Как мне тебя не хватает.
Кажется, начался сезон дождей; я развел огонь в камине и завел граммофон. В комнате дым и гром, а я вспоминаю о многих вещах.
Останешься ли ты в Бреслау*? Иногда я думаю: скоро ты напишешь мне, что местный театр обанкротился и ты возвращаешься. Как это было бы прекрасно зимой – знать, что будешь работать, жить в теплой комнате и говорить, говорить и говорить с тобой.
Но может случиться, что осенью я сделаю перерыв и приеду в Бреслау. Надеюсь, мои дела в Германии скоро утрясутся* и я успею к тебе до осенних дождей.
Недавно я упорядочил все свои проблемы за последний год – того потребовали обстоятельства.
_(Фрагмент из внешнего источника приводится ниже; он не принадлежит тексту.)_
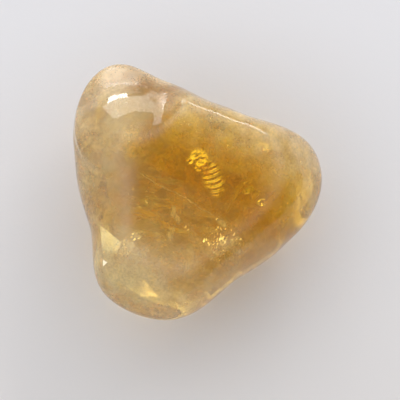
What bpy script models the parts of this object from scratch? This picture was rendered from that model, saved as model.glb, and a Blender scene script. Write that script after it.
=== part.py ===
"""A tumbled piece of heated citrine: one closed stone with a flat, worn patch to rest on.

Run with: blender --background --python part.py
Metres, +Z up. The origin is the middle of the stone's bounding box, at the height of the rest face.
"""

import math

import bmesh
import bpy
import numpy as np
from mathutils import Vector

MM = 0.001

# Driving dimensions, in millimetres and degrees
HEART_HEIGHT = 8.2  # of the point that every reach below is measured from, over the rest face
CROWN_RISE = 12.6  # from the heart up to the top of the round body, before the table is worn across it
KEEL_DROP = 8.6  # from the heart down to the bottom of the round body, before the rest face is worn
BODY_FULLNESS = 2.5  # 2 is an ellipsoid's section, and more is a fuller one
SOFT_EDGE = 9.0  # how crisp the edges of the soft faces are, where more is crisper
CRISP_EDGE = 20.0
REST_SOFTNESS = 0.35  # how far above the rest face its worn edge starts to turn
OUTLINE_WEAR = 4.5  # how far along the outline, in degrees, tumbling has evened it out
GRID = 22  # squares along each side of the cube that the stone is spun from

# The plan outline at the stone's widest level: a knuckle at the upper left, a blunt point at the
# right and a heel at the bottom. Each entry is a direction and the reach from the heart.
OUTLINE = (
    (2, 16.3),
    (18, 15.3),
    (33, 11.9),
    (47, 10.0),
    (62, 9.7),
    (77, 9.9),
    (90, 10.6),
    (101, 12.0),
    (110, 12.9),
    (120, 17.3),
    (131, 18.9),
    (150, 16.8),
    (172, 14.5),
    (196, 13.7),
    (209, 13.9),
    (220, 15.9),
    (232, 19.0),
    (246, 20.7),
    (260, 18.2),
    (276, 14.7),
    (292, 12.6),
    (309, 12.7),
    (327, 13.3),
    (345, 15.0),
)

# Worn faces: what each is, the direction it faces, how steeply it looks up, its reach from the heart
SOFT_FACES = (
    ("slope of the right lobe", 6, 46, 13.7),
    ("slope at the lower right", -46, 48, 12.3),
    ("slope of the heel", -104, 50, 13.8),
    ("undercut of the knuckle", 128, -42, 13.9),
    ("undercut of the right lobe", -6, -44, 13.0),
    ("undercut of the heel", -118, -40, 14.0),
    ("undercut of the long wall", 66, -40, 10.6),
    ("undercut of the left wall", 184, -44, 11.9),
)
CRISP_FACES = (
    ("table", -50, 82, 9.0),
    ("shoulder over the knuckle", 132, 60, 12.1),
    ("shoulder over the left wall", 186, 58, 11.9),
)

# Shallow hollows worn into the surface: direction, how steeply it looks up, width in degrees, depth
HOLLOWS = (
    (84, 30, 26, 0.50),
    (205, 40, 20, 0.25),
    (-70, 60, 24, 0.25),
    (30, -20, 22, 0.30),
    (-150, -15, 20, 0.25),
)


def direction(azimuth, elevation):
    """The unit vector that looks along azimuth, from +X towards +Y, and elevation, both in degrees."""
    a, e = math.radians(azimuth), math.radians(elevation)
    return Vector((math.cos(a) * math.cos(e), math.sin(a) * math.cos(e), math.sin(e)))


def outline_reaches():
    """The outline's reach at each whole degree: straight runs between OUTLINE's entries, worn round."""
    degrees = np.arange(360)
    azimuths, reaches = zip(*OUTLINE)
    sharp = np.interp(degrees, azimuths, reaches, period=360)
    off = (degrees + 180) % 360 - 180
    wear = np.exp(-0.5 * (off / OUTLINE_WEAR) ** 2)
    spread = np.fft.fft(wear / wear.sum())
    return np.real(np.fft.ifft(np.fft.fft(sharp) * spread))


OUTLINE_REACHES = outline_reaches()


def outline_reach(azimuth):
    """The outline's reach at an azimuth in degrees."""
    return float(np.interp(azimuth, np.arange(360), OUTLINE_REACHES, period=360))


def body_reach(way):
    """How far the round body reaches along the unit vector way."""
    level = math.hypot(way.x, way.y)
    reach = outline_reach(math.degrees(math.atan2(way.y, way.x)))
    rise = CROWN_RISE if way.z > 0 else KEEL_DROP
    total = (level / reach) ** BODY_FULLNESS + (abs(way.z) / rise) ** BODY_FULLNESS
    return total ** (-1 / BODY_FULLNESS)


def worn_by(faces, crispness, reach, way):
    """A reach along way, cut down by flat faces whose edges are rounded to crispness."""
    total = reach**-crispness
    for _, azimuth, elevation, distance in faces:
        facing = way.dot(direction(azimuth, elevation))
        if facing > 0:
            total += (facing / distance) ** crispness
    return total ** (-1 / crispness)


def stone_reach(way):
    """How far the worn stone reaches along way: its body, its worn faces and its hollows."""
    reach = worn_by(SOFT_FACES, SOFT_EDGE, body_reach(way), way)
    reach = worn_by(CRISP_FACES, CRISP_EDGE, reach, way)
    for azimuth, elevation, width, depth in HOLLOWS:
        off = math.degrees(way.angle(direction(azimuth, elevation)))
        reach -= depth * math.exp(-((off / width) ** 2))
    return reach


def rested(height):
    """A height over the rest face, with what lay below the face worn up to it and its edge rounded."""
    if height >= REST_SOFTNESS:
        return height
    return max(0.0, height - (REST_SOFTNESS - height) ** 2 / (4 * REST_SOFTNESS))


def spun_cube(mesh):
    """A cube's grid, spread evenly over the ball, and pushed out to the stone's surface."""
    bmesh.ops.create_cube(mesh, size=2)
    bmesh.ops.subdivide_edges(mesh, edges=mesh.edges[:], cuts=GRID - 1, use_grid_fill=True)
    for vertex in mesh.verts:
        way = Vector(math.tan(c * math.pi / 4) for c in vertex.co).normalized()
        point = way * stone_reach(way)
        vertex.co = (point.x, point.y, rested(point.z + HEART_HEIGHT))


def centred(mesh):
    """Moves the stone so that the middle of its plan is at the origin, and turns it to metres."""
    xs = [v.co.x for v in mesh.verts]
    ys = [v.co.y for v in mesh.verts]
    middle = Vector(((min(xs) + max(xs)) / 2, (min(ys) + max(ys)) / 2, 0))
    for vertex in mesh.verts:
        vertex.co = (vertex.co - middle) * MM


def citrine_material():
    material = bpy.data.materials.new("citrine")
    material.use_nodes = True
    shader = material.node_tree.nodes["Principled BSDF"]
    shader.inputs["Base Color"].default_value = (0.62, 0.35, 0.06, 1)
    shader.inputs["Roughness"].default_value = 0.08
    shader.inputs["Metallic"].default_value = 0.0
    shader.inputs["IOR"].default_value = 1.55
    shader.inputs["Transmission Weight"].default_value = 1.0
    return material


def citrine_stone(collection):
    mesh = bmesh.new()
    spun_cube(mesh)
    centred(mesh)
    data = bpy.data.meshes.new("citrine_stone")
    mesh.to_mesh(data)
    mesh.free()
    data.shade_smooth()
    data.materials.append(citrine_material())
    stone = bpy.data.objects.new("citrine_stone", data)
    collection.objects.link(stone)
    return stone


def main():
    for old in list(bpy.data.objects):
        bpy.data.objects.remove(old)
    collection = bpy.data.collections.new("heated_citrine")
    bpy.context.scene.collection.children.link(collection)
    citrine_stone(collection)


main()
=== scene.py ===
"""The looks of a tumbled piece of heated citrine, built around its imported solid.

One fine, see-through stone stands for the solid. Its colour zones, haze, frosted skin and wear come
from named places and noise, and what lies inside it is modelled: a rippled fracture, a healed crack,
a flat crack in the heel, milky veils, cloudy blots and small glints. Lengths are in millimetres unless
a name or a comment says otherwise.
"""

import math

import bmesh
import bpy
import numpy as np
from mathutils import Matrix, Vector, noise
from mathutils.bvhtree import BVHTree


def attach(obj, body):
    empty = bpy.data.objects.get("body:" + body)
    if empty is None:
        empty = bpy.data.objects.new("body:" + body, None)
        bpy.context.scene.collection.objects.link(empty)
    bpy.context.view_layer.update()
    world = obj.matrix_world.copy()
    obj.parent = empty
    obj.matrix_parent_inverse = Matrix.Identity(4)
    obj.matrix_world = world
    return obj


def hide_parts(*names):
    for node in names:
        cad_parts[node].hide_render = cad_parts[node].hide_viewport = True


MM = 0.001
IOR = 1.544  # quartz

# The camera looks down on the stone as the photograph does
CAMERA_ELEVATION = 80.0
CAMERA_DISTANCE = 200.0
CAMERA_LENS = 150.0
CAMERA_TARGET = (0.30, -0.85, 8.0)
PICTURE_MIDDLE = (0.30, -0.68)  # the place that the middle of the picture has in the plan

# Lights: the azimuth and elevation that each lies towards, how wide and tall it looks, how bright it is
# and how far it is turned, with every angle in degrees
WINDOW = (106, 13)
LIGHTS = {
    "window": (*WINDOW, (24, 16.5), 3.0, 0),
    "window_sill": (109, 2.8, (13, 5.6), 14.0, 0),
    "rim_strip": (66, 28.5, (44, 9), 6.0, -30),
}
LIGHT_DISTANCE = 0.6  # in metres
LIGHT_COLOUR = (1.0, 0.985, 0.96)

# The room's brightness is the product of three ramps. Each goes by how squarely a way faces the bright
# side, or straight up: the two values that it runs between, and how bright the room is at each
ROOM_COLOUR = (0.95, 0.96, 1.0, 1)
BRIGHT_SIDE = (145, 45)  # its azimuth and elevation
SIDE_RAMP = (-0.6, 1.0, 0.43, 1.90)
OVERHEAD_RAMP = (0.62, 0.97, 1.30, 0.14)
WALLS_RAMP = (0.30, 0.70, 0.25, 1.0)

# The fine surface
HEART = (-1.0, 1.1, 8.2)  # the point that the surface is spread around
HEART_NUDGES = (0.0, 0.01, 0.02)  # how far a ray's start is moved from it, tried in turn
JUST_INSIDE = 0.01  # how far past the skin a ray goes on
ABOVE_STONE = 40.0  # a height that clears the stone
SQUARES = 126  # along each side of the cube that it is spun from
FACET_WEAR_ROUNDS = 26  # rounds of evening out, which take away the solid's facets
EDGE_WEAR_ROUNDS = 4  # and those that soften the worn dome's edge
REST_WEAR = 0.5  # per cent of the points, the lowest ones, are worn flat underneath
REST_EDGE = (0.2, 1.5)  # the heights between which the soft relief sets in

# The shallow dome worn over the knuckle, which mirrors the window
DOME_MIDDLE = (-9.1, 9.3)  # in plan
DOME_FACING = (110, 57)  # the azimuth and elevation that it faces
DOME_DEPTH = 0.10  # how deep its middle is worn into the solid
DOME_RADIUS = 21.0  # of its curve from the rim up to the table
DOME_SIDE_RADIUS = 16.0  # of its curve sideways, at its middle
DOME_NARROWING = 0.16  # how fast that curve gets tighter outwards
DOME_SIDE_RADII = (4, 60)  # its least and greatest radius
DOME_SPREAD = (4.2, 8.4)  # how far it spreads, and where it has faded out
DOME_SLOPE = (0.55, 0.72)  # how squarely a way from the heart meets it where it sets in, and is full
DOME_CUT = 1.7  # how far it may go into the solid
DOME_FILL = 0.55  # and how far it may stand out
DOME_LIMIT_POWER = 4  # how crisply it meets those two limits

# Layers of noise: the wave length, the height and the seed of each
UNDULATIONS = ((7.0, 0.10, 5), (3.0, 0.035, 5), (1.3, 0.008, 5))
FROST_RELIEF = ((0.9, 0.05, 6), (0.45, 0.03, 6))
GOLD_WAVES = ((3.2, 0.10, 1), (1.4, 0.05, 2))
HAZE_CLOUDS = ((2.6, 0.54, 3), (1.1, 0.36, 4))
RIPPLE_BEND = ((1.4, 0.10, 14),)
RIPPLE_RELIEF = ((1.6, 0.03, 10),)
CRUMPLE = ((0.9, 0.06, 11), (0.35, 0.02, 12))
BLOT_CRUMPLE = ((0.5, 0.10, 31),)
RAGGED_EDGE = ((0.16, 0.25, 8), (0.05, 0.15, 9))  # its wave lengths are shares of the sheet's size
SEED_STEPS = (17.3, 5.1, 9.7)  # how far each seed lies from the last
SUNK = 0.06  # how far the surface sinks as a whole, so that its crests keep within the solid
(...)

Естественно, я выполнил это с большими недоделками, ибо имею весьма приблизительное представление о своих финансах. Тут я нашел банковский перевод на одинадцать тысяч марок на твое имя. Там приписка насчет того, что из этой суммы ты купишь мне кое-какие вещи, а остальное оставишь себе в виде ссуды, чтобы расплатиться с долгами и т.п. Я пишу это для того, чтобы, если кто-то тебя об этом спросит, ты говорила бы то же самое, что и я. Не думаю, правда, что тебя об этом кто-нибудь спросит, так как это касается только меня и таможни, а больше никого. Мне удобнее так это задекларировать, а не входить в подробности о белье, коврах и т.п. Если вдруг захочешь получить запрос, то просто позвони мне. За свою медлительность я скоро нарвусь на денежный штраф, но постараюсь его снизить, указав, что, на самом деле, мои деньги лежат на счете в Германии. Есть, правда, некоторые трудности, потому что я забыл о многих своих платежах. Комичная ситуация – документально удостоверять свою личную собственность. Но довольно об этом.
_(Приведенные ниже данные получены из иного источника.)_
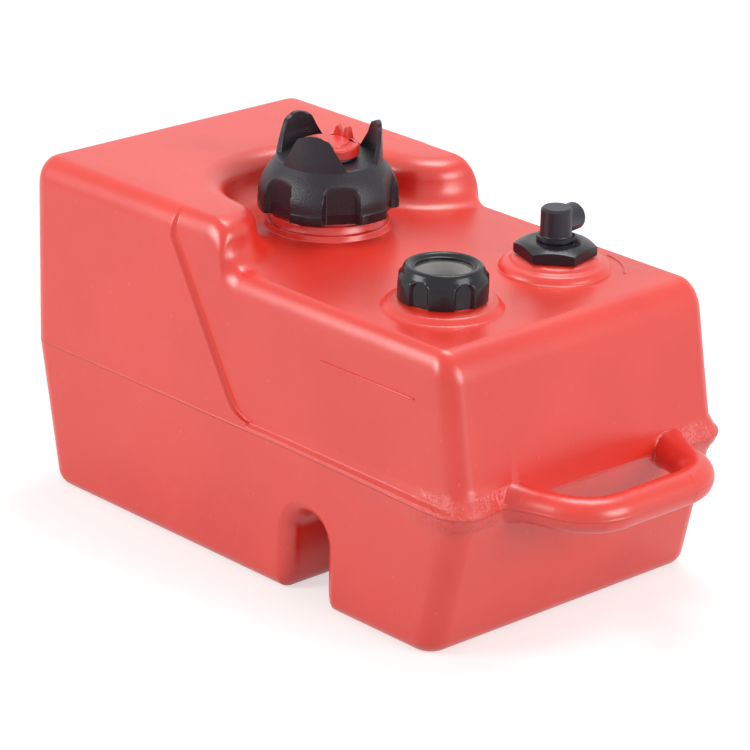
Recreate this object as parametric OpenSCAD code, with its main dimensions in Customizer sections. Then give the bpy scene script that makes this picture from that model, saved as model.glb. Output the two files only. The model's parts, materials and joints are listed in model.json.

Ты должна мне писать, обезьянка. Чаще! Я думал, что буду писать тебе каждую неделю, как делать записи в дневнике – описывать все события за неделю, но ты покончила с моей решимостью. Я думаю, что писать тебе письма намного приятнее, чем царапать каракули в дневнике. Что ты об этом думаешь? Напиши! Во время купания я разбил себе правую руку, а за левую меня укусили собаки, когда я их разнимал. Две повязки – это очень комично, но сильно мешает писать.
Целую тебя.
Рут Альбу
Берлин, осень 1932
Ты просто должна, нет, обязана, хоть что-то мне написать, и написать скоро. Пиши, как твои дела, малыш. Не надо писать много, достаточно всего четырех слов (у меня все хорошо). Поездка была не очень удачной. От Асконы до Шаффхаузена и от Готтарда до немецкой границы туман – серый, коричневый, белый туман – гороховый суп = туман, как в прачечной. На германской границе внезапно проглянуло солнце – открылась панорама Шварцвальда – мокрого, под синим небом. Я сразу же решил продать дом и переехать в Шварцвальд. Я оставался верен этому решению почти до Нюрнберга, но потом решил еще больше времени проводить в Асконе-Ронко.
В Берлине видел два фильма – с Гарбо и Дитрих – и открыл, что большинство мужчин просто отвратительны. Я заметил, что в атмосфере взаимного раздевания и рентгенологически очевидного недоброжелательства жизнь еще возможна, но любовь – нет. Я не смог избежать знакомства с адвокатом Альсбергом. Я слушал его и не переставал удивляться. Его квартира – настоящий музей. Таких прекрасных ковров я не видел никогда в жизни. Сам он – измученный работой, до крайности утомленный человек.
Перечитал, что написал*, – еще большая дрянь, чем я думал.
Сейчас сижу в отеле и размышляю. Здесь я становлюсь спокойным и задумчивым. Понимаю, что я стал намного спокойнее. Наверное, слишком спокойным для моей профессии. Я многое наблюдаю, но лишь качаю головой. Мне следовало взять с собой Билли или Томми. Я этого не сделал, потому что подумал, что собакам здесь не понравится и будет очень скучно. Но сейчас мне их не хватает. Теперь пиши мне ты, пиши, что дела твои поправились, что у тебя все хорошо, что ты хотя бы немного отдохнула. Пиши, я удовольствуюсь и малым.
Но пиши скорее или позволь писать мне.